= TASK TO CARRY OUT =
Find each line with the string "caption" and report it.

= MATERIAL PROVIDED =
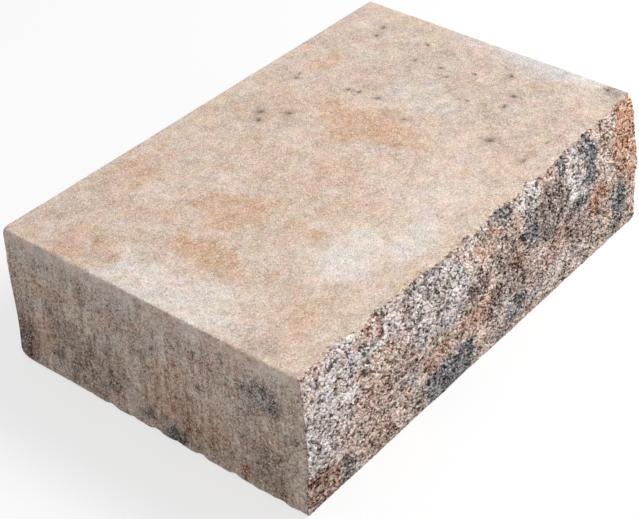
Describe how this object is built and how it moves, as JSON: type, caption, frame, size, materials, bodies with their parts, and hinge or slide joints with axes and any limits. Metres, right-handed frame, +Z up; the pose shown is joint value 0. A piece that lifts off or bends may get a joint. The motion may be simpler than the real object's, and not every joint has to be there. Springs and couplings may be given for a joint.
{
  "type": "concrete block step",
  "caption": "Solid concrete block that makes one outdoor step: flat moulded tread, bed, back and ends, and a rough split riser whose brow is broken back.",
  "frame": {"origin": "centre of the footprint's box, on the bed face", "axes": "+X along the riser to the right of someone facing it, +Y from the riser to the back, +Z up, out of the tread"},
  "size_m": [0.6, 0.38, 0.16],
  "materials": {
    "concrete": "matt dry-cast concrete, blended sand, buff and grey; sandy moulded faces and a coarse split riser of bare aggregate"
  },
  "bodies": {
    "root": {"block_step": "concrete"}
  },
  "joints": []
}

= SOLUTION =
Describe how this object is built and how it moves, as JSON: type, caption, frame, size, materials, bodies with their parts, and hinge or slide joints with axes and any limits. Metres, right-handed frame, +Z up; the pose shown is joint value 0. A piece that lifts off or bends may get a joint. The motion may be simpler than the real object's, and not every joint has to be there. Springs and couplings may be given for a joint.
  "caption": "Solid concrete block that makes one outdoor step: flat moulded tread, bed, back and ends, and a rough split riser whose brow is broken back.",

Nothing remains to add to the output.